Commence alors la noria des camions, chars d’assaut guidés par des «guerriers» aux bottes fluorescentes qui posent le goudron comme d’autres des bombes. C’est le début des opérations. Leur effet est bien sûr dévastateur: exit la vie de bohême, bonjour la modernité et son lot d’absurdités.

La vieille autoroute paisible, qui servait jusqu’ici de terrain de jeu à la famille, de lieu de contemplation aussi, comme dans les tableaux d’Edward Hopper «Road and Houses», devient donc le circuit de sensations infernales.

Le flot des voitures, d’abord faible puis de plus en plus dense, agit comme une frappe accélérée contre une population rétive. C’est que la famille d’Ursula Meier n’a pas l’intention de se rendre. Mieux, elle organise une résistance face au bruit, face au gaz carbonique, face à l’occupant, horde de vacanciers retenus par les bouchons.

Primé par le public

Mais ce qui d’abord apparaît comme une résistance amusée prend progressivement la dimension d’un front de refus. Home devient ainsi une parabole fine, brillante sur l’occupation. De quoi faire pâlir les cinéastes de Hollywood dont les films guerriers, à connotation politique et à gros budget, peinent souvent à trouver leur langage imagé.

Présenté dans le cadre du festival de Cannes en mai dernier, Home avait été accueilli très chaleureusement par la critique, sans toutefois être primé. La récompense viendra certainement du public, conquis déjà le soir de l’avant-première. Nous y étions.
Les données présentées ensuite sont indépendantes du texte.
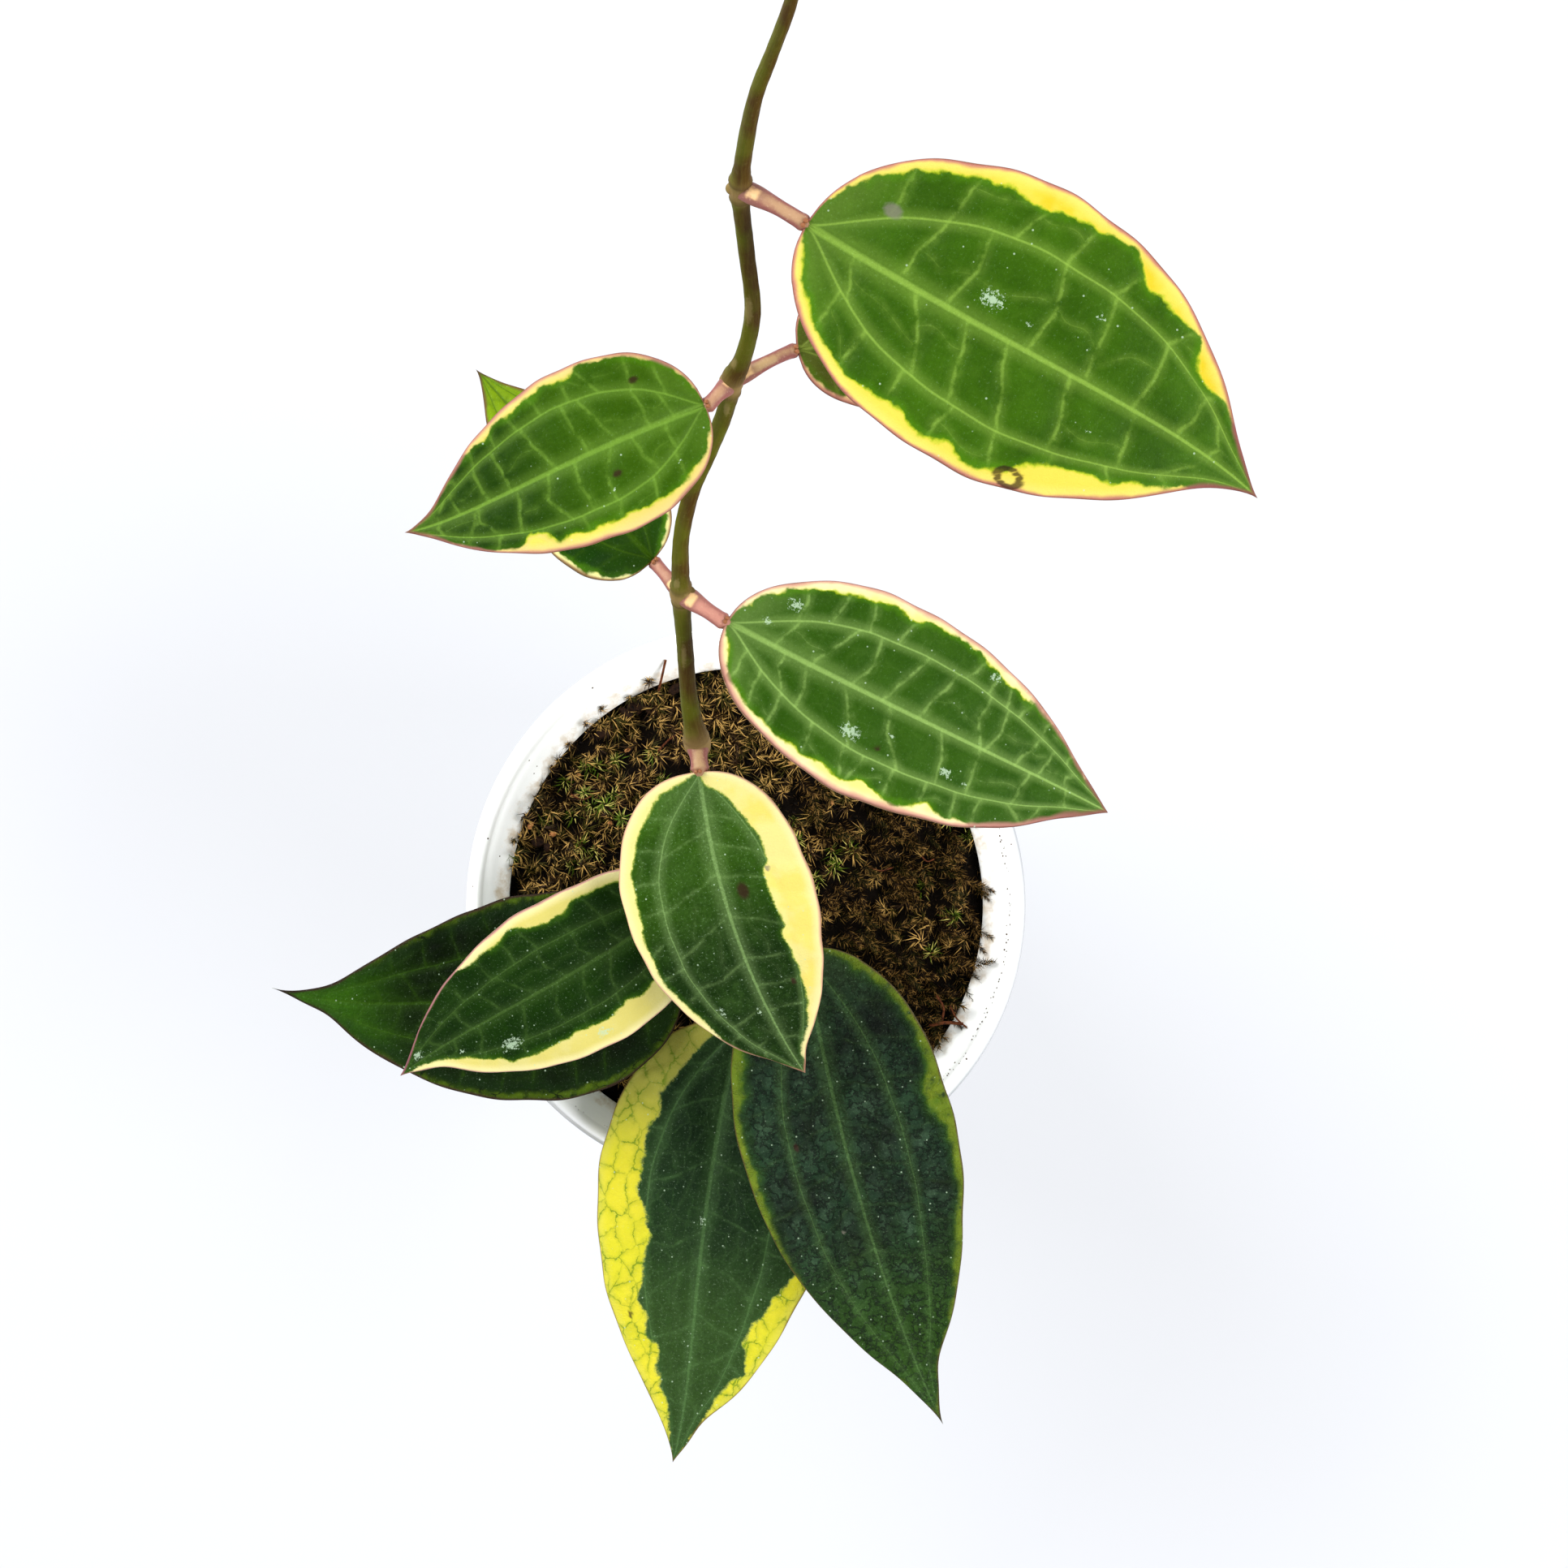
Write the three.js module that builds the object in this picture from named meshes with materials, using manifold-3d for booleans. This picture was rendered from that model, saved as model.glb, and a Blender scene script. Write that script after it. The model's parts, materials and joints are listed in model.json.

A la suite de la projection, l’équipe du film, présente, a débattu avec les spectateurs. Avec la modestie et l’intelligence qui la caractérisent, Ursula Meier a redit ce qu’elle nous avait confié en mai: «J’ai voulu échapper aux recettes».

On peut le vérifier aujourd’hui: son film est unique, par son style, par le mélange de genres (comédie, drame, thriller, pantomime…) parfaitement maîtrisé, par la trame brillamment tissée. En un mot – très cliché, mais il n’y en a pas d’autre -, Home est un chef-d’oeuvre.

swissinfo, Ghania Adamo

Née à Besançon en 1971, de père suisse et de mère française.

Elle fait ses études scolaires au lycée de Ferney-Voltaire (France voisine) et grandit entre Genève et le pays de Gex.

Plus tard, elle suit les cours de l’Institut des arts de diffusion (IAD), à Bruxelles où elle vit aujourd’hui.

Après la réalisation de plusieurs cours métrages et doumentaires, elle signe pour la chaîne Arte un téléfilm «Des épaules solides».

«Home» est son premier long-métrage de cinéma.

On lui attribue plusieurs influences cinématographiques, dont Ken Loach et les frères Dardenne, mais elle ne se réclame d’aucune école et refuse toute paternité artistique.